The First Amendment, in Sunstein’s view, serves as a neutral zone, preventing any one group from suppressing another’s speech, no matter how repugnant that speech might seem to them.
 
Sunstein draws a powerful parallel to the 1943 case of *West Virginia State Board of Education v. Barnette*. In that case, Justice Robert Jackson wrote what Sunstein calls “the greatest opinion in the history of the Supreme Court.” Jackson warned, “Those who begin coercive elimination of dissent soon find themselves exterminating dissenters.” In a clear rebuke to authoritarianism, Jackson argued that “no official, high or petty, can prescribe what shall be orthodox in politics, nationalism, religion, or other matters of opinion.”
 
For Sunstein, this is the essence of the arms control agreement: no viewpoint may be forbidden, no matter how tempting it might be to do so.
 
While Sunstein acknowledges that this broad understanding of the First Amendment is not easily squared with its original meaning, he points out that the robust protections we now have evolved in response to historical moments of danger, like World War II and the 1960s. “It is perhaps unsurprising that a robust understanding of free speech would develop during the war against fascism,” he writes, and that it would solidify during the fierce debates of the 1960s.
 
Sunstein’s advice for today?
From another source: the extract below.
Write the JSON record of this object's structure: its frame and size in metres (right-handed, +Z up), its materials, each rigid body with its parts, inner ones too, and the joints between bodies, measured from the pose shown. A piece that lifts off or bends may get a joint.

College administrators, and others in positions of power, “should avoid the temptation” to suppress views they find beyond the pale. They “should lay down their arms.” If we’re going to have a constitutional arms control agreement, everyone needs to disarm—especially those most eager to wield the weapons of censorship. After all, no one should have a monopoly on banning speech. That would be the ultimate arms race.